23. A method in a computer system for dimensionally evaluating a cross-section, the method comprising:

24. The method of claim 23 wherein the cross-section is a substantially circular cross-section.

25. A display description for entering data for determining a once-per-revolution component, a twice-per-revolution component, or a thrice-per-revolution component of a total indicated runout of a cross-section, the display description comprising:

one or more indicated runout reading fields for entering indicated runout readings taken from around the cross-section; and

one or more angular location fields for entering angular locations that correspond to the one or more indicated runout readings.
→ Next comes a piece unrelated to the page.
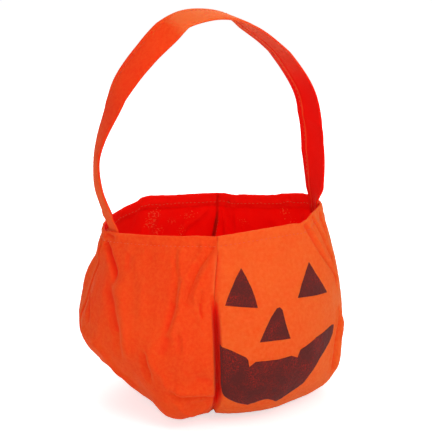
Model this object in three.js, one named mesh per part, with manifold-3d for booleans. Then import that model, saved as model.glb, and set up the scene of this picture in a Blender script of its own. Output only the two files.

26. A display description for displaying a once-per-revolution component, a twice-per-revolution component, and a thrice-per-revolution component of a total indicated runout of a cross-section, the display description comprising:

a once-per-revolution component field;

a twice-per-revolution component field,

a thrice-per-revolution component field; and

one or more allowable limit fields, the allowable limit fields displaying the corresponding allowable limits of the once-per-revolution component, the twice-per-revolution component, or the thrice-per-revolution component.

27. A computer-readable medium containing a data structure for determining a once-per-revolution component, a twice-per-revolution component, or a thrice-per-revolution component of a total indicated runout of a cross-section, the data structure comprising:

one or more individual runout measurements taken from around the cross-section; and

one or more angular locations corresponding to the one or more indicated runout measurements.